那些身高四米的S2力丧尸,像远古的攻城巨兽,用它们巨大的拳头,一拳一拳地砸在钢筋混凝土的城墙上,每一次撞击都让整段城墙剧烈地颤抖,碎石和尘土簌簌落下。
更可怕的是那些身高八米的S3力丧尸。它们甚至不需要靠近城墙,它们抓起身边的普通丧尸,像投石机一样,将那些尖叫扭曲的“炮弹”狠狠地扔上城墙。一个又一个的S0丧尸被砸进守军的阵地,虽然瞬间就会被乱枪打死,但它们带来的混乱和冲击,却在不断撕扯着士兵们本已脆弱不堪的防线。
“西段城墙!西段城墙快顶不住了!”一名通讯员连滚带爬地跑到石震身边,脸上满是绝望,“那些八米高的怪物……它们把墙体砸出了裂缝!”
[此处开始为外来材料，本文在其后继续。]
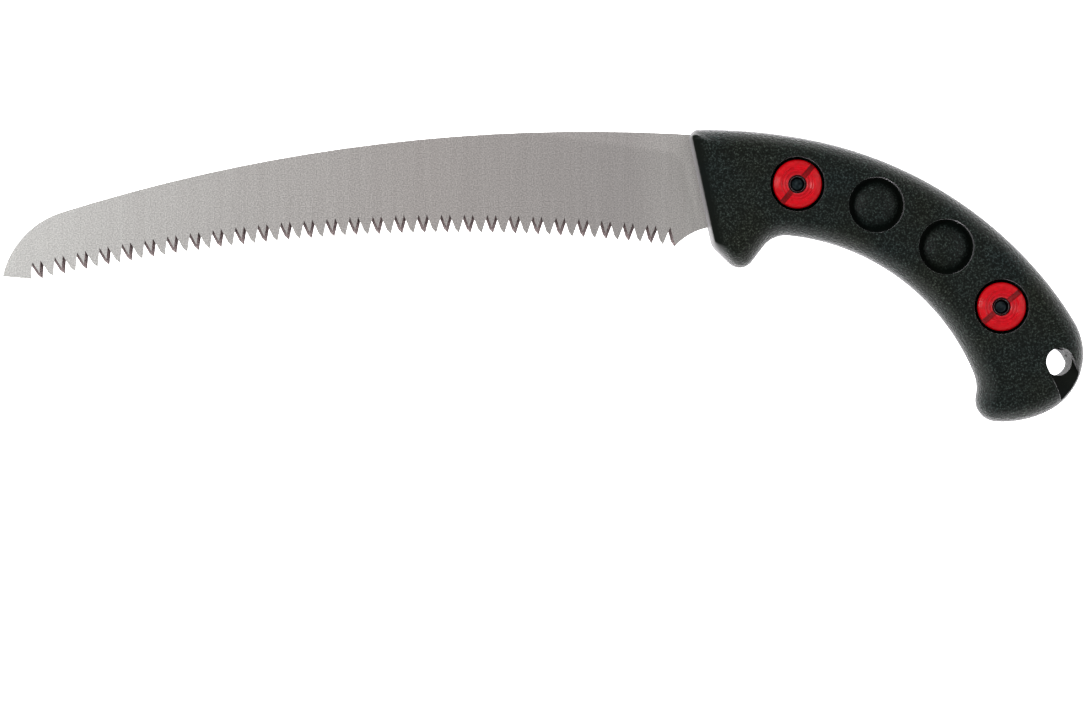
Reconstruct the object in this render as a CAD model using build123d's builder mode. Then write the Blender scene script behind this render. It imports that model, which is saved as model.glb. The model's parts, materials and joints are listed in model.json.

“顶不住也要顶!给老子拿命去填!”石震一脚踹开他,双目赤红地咆哮着,“老子的第一集团军,没有孬种!援兵呢?炮兵呢?让他们给老子轰!把那些大家伙全给老子轰成渣!”
然而,他的咆哮,淹没在了更加恐怖的嘶吼声中。
S5尸王的指挥艺术,在这一刻展现出了它最冷酷、最残忍的一面。就在炮兵阵地刚刚对S3力丧尸进行火力覆盖的瞬间,数十头潜伏已久的S3敏丧尸,如同黑色的闪电,以超越人类视觉极限的速度,从尸潮的阴影中猛然窜出。它们以一种反物理的姿态在近乎垂直的墙壁上高速攀爬,它们那能削断钢铁的利爪深深地扣入混凝土中,几个呼吸之间,就已经翻上了城头。
“噗嗤!”
……
“地宫”总指挥室内,第二集团军军长周福来面如死灰。他不像石震那样厮杀,但他所承受的压力,却丝毫不轻。
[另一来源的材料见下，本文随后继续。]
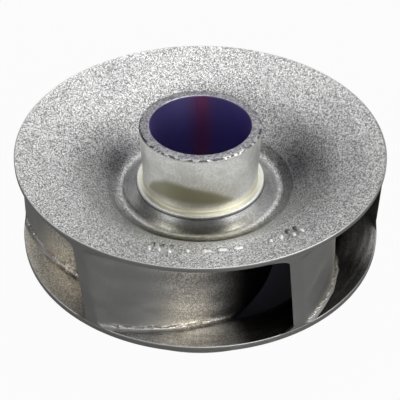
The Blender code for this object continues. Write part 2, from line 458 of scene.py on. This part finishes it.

巨大的电子沙盘上,代表着川蜀军区的最后两片绿色区域,已经被红色彻底包围、渗透。无数代表着“失联”、“阵地失守”、“请求支援”的红色警报,像病毒一样在屏幕上疯狂闪烁,发出刺耳的蜂鸣。
“报告!苍溪县城东门失守!S3敏丧尸突入城内,正在攻击我们的炮兵阵地!”
“报告!总部西段防御墙体出现结构性损伤!第十七、十八、十九号阵地全员失联!”
“报告!弹药消耗速度超出预估百分之三百!三号弹药库告急!五号弹药库告急!”
参谋长赵秉坤拿着一份份战报,手都在发抖。他那张平时总是挂着精明笑容的脸上,此刻只剩下蜡黄的惊恐。
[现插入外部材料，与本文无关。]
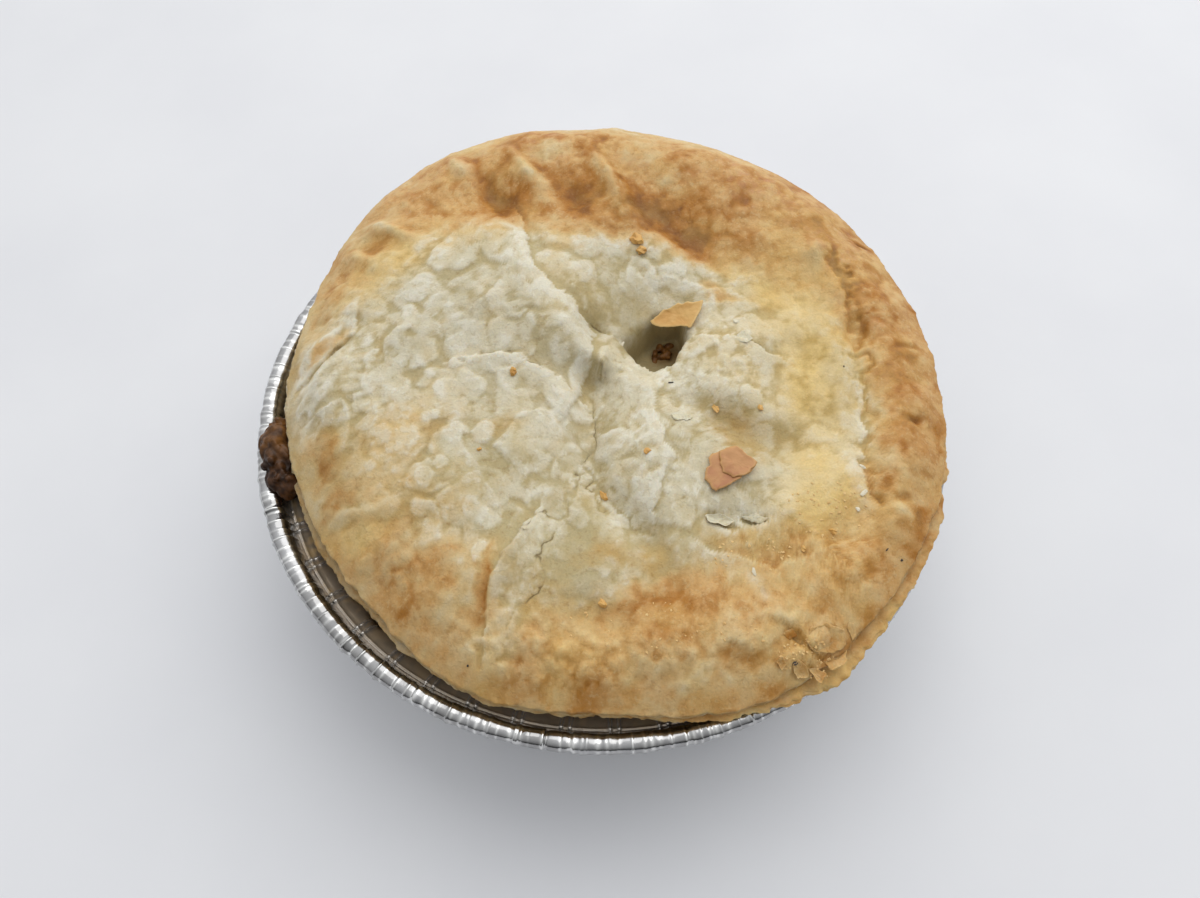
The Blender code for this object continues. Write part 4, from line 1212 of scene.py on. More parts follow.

“司令……我们……我们的弹药……”赵秉坤的声音带着哭腔,“我们号称有五亿发子弹,可……可面对这两亿丧尸,平均每个丧尸还分不到三发子弹!而且……而且它们的进攻太有条理了!它们用低级丧尸消耗我们的弹药,用S2力丧尸破坏我们的工事,再用S3敏丧尸进行斩首和渗透……这……这不是战争,这是屠杀!我们根本打不赢……”
周福来痛苦地闭上了眼睛。他知道赵秉坤说的是事实。战前,黄仁政那句“五亿对两亿,优势在我”的豪言壮语,此刻听起来是如此的苍白和可笑。他们面对的,根本不是两亿乌合之众,而是一支由顶级将帅指挥的、令行禁止的恐怖军队。S5尸王根本不在乎炮灰的伤亡,它用最廉价的S0丧尸,就几乎耗尽了川蜀军区军工厂生产积累了半年的弹药。
当士兵们绝望地发现,他们打光了几个弹夹,眼前的尸潮却丝毫不见减少时,当他们眼睁睁看着身边的战友被从天而降的“尸体炮弹”砸成肉泥时,当那些如同鬼魅的S3敏丧尸出现在他们身后时,那根名为“士气”的弦,终于在巨大的恐惧和绝望面前,彻底崩断了。